Stated goal:
Below are records; please set down exactly the lines from the first through the one containing "return -thickness * 0.5".

============

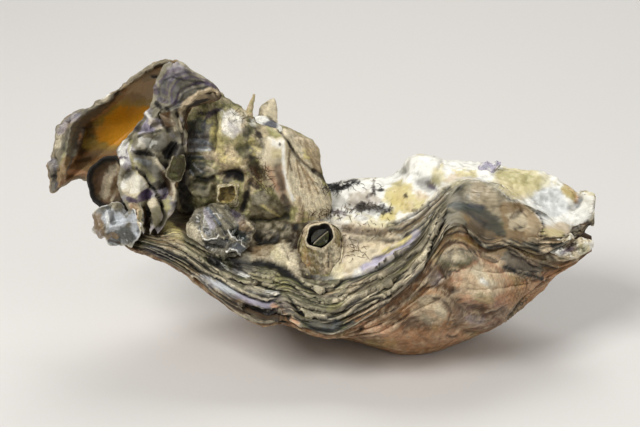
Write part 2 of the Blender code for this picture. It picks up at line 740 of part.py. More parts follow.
def build_chip(name, outline, location, elevation, thickness, colour):
    """Broken flake of shell with a rough face."""

    def front(a, b, s):
        return thickness * (0.5 + 0.25 * (1 - s)) + 0.5 * thickness * ripple(a, b, 6, 2.2)

    def back(a, b, s):
        return -thickness * 0.5

    middle = sum((Vector(p) for p in outline), Vector((0, 0))) / len(outline)
    thing = shell(name, outline, middle, (0.5, 1.0), front, back, 16)
    stand(thing, location, elevation)
    paint(thing, colour, 0.5)
    return thing


def build_large_barnacle():
    """Big barnacle, its wall drawn out downwards."""
    base = (
        (-6, -3), (-5, -8.5), (-2.5, -12.5), (0.5, -14.5), (3, -12), (5.5, -7.5), (6, -2), (5.5, 2.5),
        (2.5, 4.5), (-1.5, 5), (-4.5, 2.5),
    )
    thing = barnacle("large_barnacle", base, (0, 0), 3.4, BARNACLE_HEIGHT, 7, 24)
    stand(thing, BARNACLE_PLACE, BARNACLE_TILT)
    paint(thing, (0.5, 0.46, 0.36), 0.7)
    return thing


def build_barnacle_plates():
    """Two beaked plates that shut the large barnacle's mouth along a slanting slit."""
    plates = []
    for name, side in (("barnacle_plate_left", 1), ("barnacle_plate_right", -1)):
        outline = []
        for k in range(9):
            turn = math.pi * k / 8
            outline.append((PLATE_RADIUS * math.cos(turn), side * (0.28 + 1.75 * math.sin(turn))))
        if side < 0:
            outline.reverse()

        def front(a, b, s):
            return 1.5 - 0.55 * abs(b) + stepped(s, 2, 0.15)

        def back(a, b, s):
            return -PLATE_HEIGHT

        thing = shell(name, outline, (0.2, side * 1.0), (0.5, 1.0), front, back, 16)
        stand(thing, BARNACLE_PLACE, BARNACLE_TILT)
        thing.rotation_euler.rotate_axis("Z", math.radians(SLIT_ANGLE))
        tilt = math.radians(BARNACLE_TILT)
        lift = Vector((0, -math.cos(tilt), math.sin(tilt)))
        thing.location += lift * (BARNACLE_HEIGHT - BARNACLE_FLOOR + PLATE_HEIGHT + GAP) * MM
        paint(thing, (0.16, 0.14, 0.1), 0.5)
        plates.append(thing)
    return plates


def build_small_barnacle():
    """Small squarish barnacle on the lump."""
    base = ((-2.5, 2.5), (-2.5, -2.5), (0, -3), (2.5, -2.5), (3, 0), (2.5, 2.5), (0, 3))
    thing = barnacle("small_barnacle", base, (0, 0.3), 1.5, 3.4, 4, 12)
    stand(thing, (-26.2, -6, 50.7), 20, 0)
    paint(thing, (0.5, 0.47, 0.28), 0.7)
    return thing


def stand_on_origin():
    """Parent every piece to one empty that puts the whole box's bottom centre on the origin."""
    bpy.context.view_layer.update()
    pieces = [thing for thing in bpy.data.objects if thing.type == "MESH"]
    corners = [piece.matrix_world @ vertex.co for piece in pieces for vertex in piece.data.vertices]
    low = Vector([min(corner[k] for corner in corners) for k in range(3)])
    high = Vector([max(corner[k] for corner in corners) for k in range(3)])
    root = bpy.data.objects.new("pacific_oyster_root", None)
    bpy.context.collection.objects.link(root)
    root.location = (-(low.x + high.x) / 2, -(low.y + high.y) / 2, -low.z)
    for piece in pieces:
        piece.parent = root


def main():
    """Model every piece, seat it among its neighbours and centre the whole."""
    for thing in list(bpy.data.objects):
        bpy.data.objects.remove(thing)
    lower, upper = build_big_oyster()
    rounded = build_round_shell()
    knob = build_knob_oyster()
    fluted = build_fluted_valve()
    opened = build_open_valve()
    dark = build_dark_rimmed_valve()
    leaf = build_leaf_shell()
    pearly = build_pearly_shell()
    big_barnacle = build_large_barnacle()
    build_barnacle_plates()
    little_barnacle = build_small_barnacle()
    grey_chip = build_chip(
        "grey_chip",
        ((-3, 0), (-1, -2.5), (1, -1.5), (4, 1.5), (3, 2.5), (1, 2), (-0.5, 2.5), (-2.5, 1.5)),
        (50.9, 11, 51.5), 45, 1.6, (0.4, 0.4, 0.42),
    )
    end_chip = build_chip(
        "end_chip",
        ((-6.5, 1.5), (-6.5, -1), (-5, -2), (-1, -3), (2.5, -2.5), (6.5, 0), (6.5, 2), (3.5, 3), (1.5, 2.5),
         (-0.5, 4), (-2.5, 2.5), (-5, 2)),
        (75.2, -7, 33.3), 40, 3.0, (0.6, 0.56, 0.5),
    )
    seats = (
        (rounded, (upper,)),
        (knob, (upper, rounded)),
        (fluted, (upper, knob, rounded)),
        (opened, (upper, knob, fluted)),
        (dark, (upper, fluted, opened)),
        (leaf, (knob, fluted)),
        (pearly, (upper, lower, fluted, dark)),
        (big_barnacle, (upper,)),
        (little_barnacle, (knob,)),
        (grey_chip, (upper,)),
        (end_chip, (upper, lower)),
    )
    bpy.context.view_layer.update()
    cutters = {}
    for thing, neighbours in seats:
        for neighbour in neighbours:
            if neighbour.name not in cutters:
                cutters[neighbour.name] = grown_copy(neighbour)
    for thing, neighbours in seats:
        carve(thing, [cutters[neighbour.name] for neighbour in neighbours])
    for cutter in cutters.values():
        bpy.data.objects.remove(cutter)
    stand_on_origin()


main()
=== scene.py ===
"""Pacific oyster: the looks of the closed shell and of the shells and barnacles grown on it.

Every piece is modelled in millimetres round the shell's own long lines, sculpted with strokes laid
on a card that faces the viewer, tinted in layers, and put into the frame's place.
"""

import itertools
import json
import math

import bmesh
import bpy
import numpy as np
from bpy.props import FloatProperty, FloatVectorProperty, PointerProperty
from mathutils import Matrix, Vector
from mathutils.bvhtree import BVHTree

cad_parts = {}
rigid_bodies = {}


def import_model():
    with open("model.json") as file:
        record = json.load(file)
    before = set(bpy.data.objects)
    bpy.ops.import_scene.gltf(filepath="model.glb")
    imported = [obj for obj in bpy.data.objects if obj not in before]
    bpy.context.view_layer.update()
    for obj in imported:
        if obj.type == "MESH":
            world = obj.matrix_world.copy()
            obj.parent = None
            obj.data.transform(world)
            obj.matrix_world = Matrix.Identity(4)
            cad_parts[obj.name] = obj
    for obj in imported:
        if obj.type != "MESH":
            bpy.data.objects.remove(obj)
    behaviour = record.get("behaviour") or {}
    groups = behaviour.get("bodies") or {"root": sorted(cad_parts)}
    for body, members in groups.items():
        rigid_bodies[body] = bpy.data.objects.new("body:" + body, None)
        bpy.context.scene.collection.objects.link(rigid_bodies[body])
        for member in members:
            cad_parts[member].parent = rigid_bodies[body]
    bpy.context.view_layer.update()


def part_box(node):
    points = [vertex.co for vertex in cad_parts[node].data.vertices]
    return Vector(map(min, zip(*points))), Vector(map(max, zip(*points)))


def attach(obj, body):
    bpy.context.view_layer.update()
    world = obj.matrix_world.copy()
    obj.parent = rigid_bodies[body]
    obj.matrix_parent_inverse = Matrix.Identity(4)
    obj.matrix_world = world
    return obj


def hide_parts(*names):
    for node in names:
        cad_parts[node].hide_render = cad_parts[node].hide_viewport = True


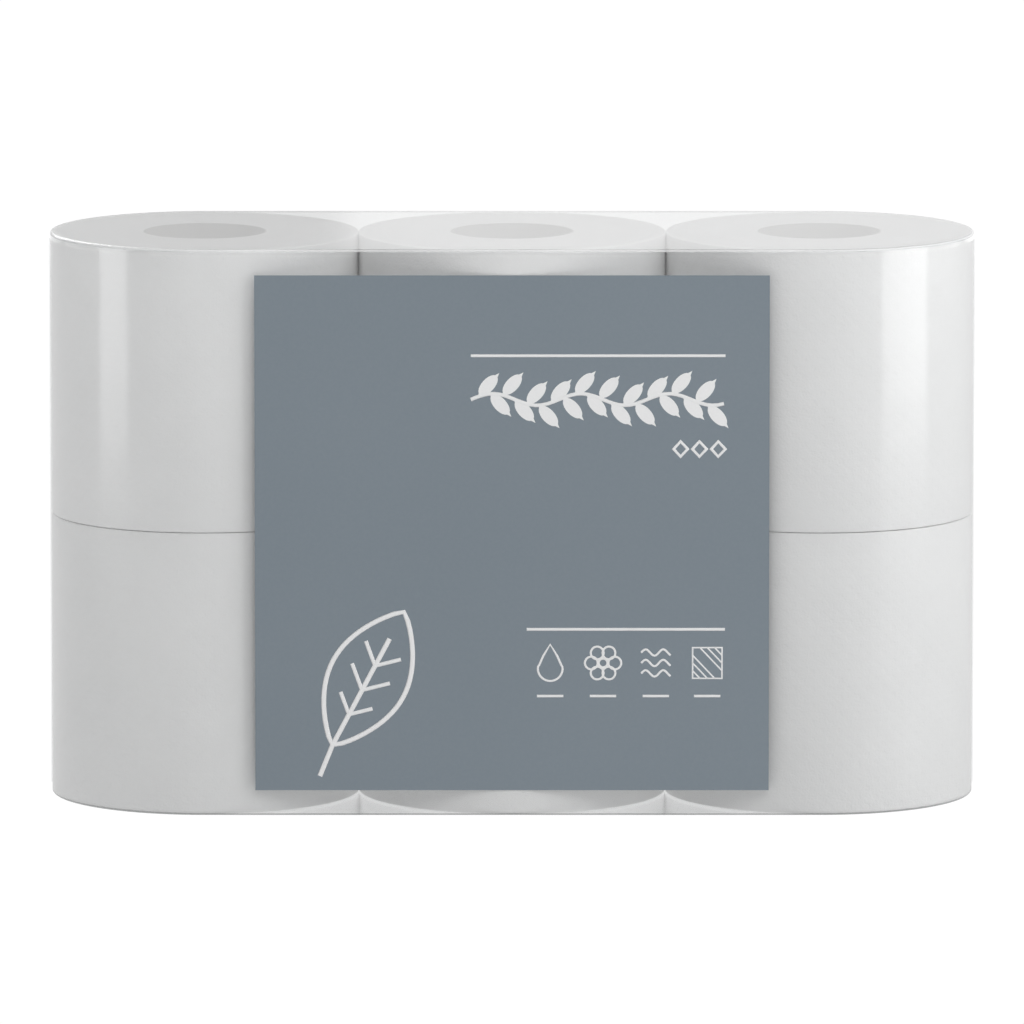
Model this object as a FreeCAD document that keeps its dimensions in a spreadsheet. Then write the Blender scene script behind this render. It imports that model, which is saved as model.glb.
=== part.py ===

============

Result of this exercise:
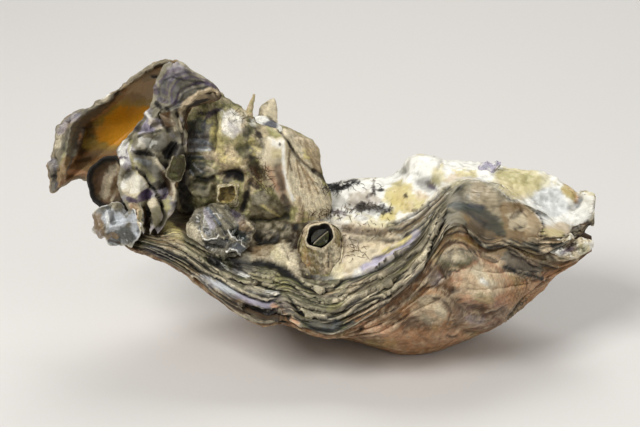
Write part 2 of the Blender code for this picture. It picks up at line 740 of part.py. More parts follow.
def build_chip(name, outline, location, elevation, thickness, colour):
    """Broken flake of shell with a rough face."""

    def front(a, b, s):
        return thickness * (0.5 + 0.25 * (1 - s)) + 0.5 * thickness * ripple(a, b, 6, 2.2)

    def back(a, b, s):
        return -thickness * 0.5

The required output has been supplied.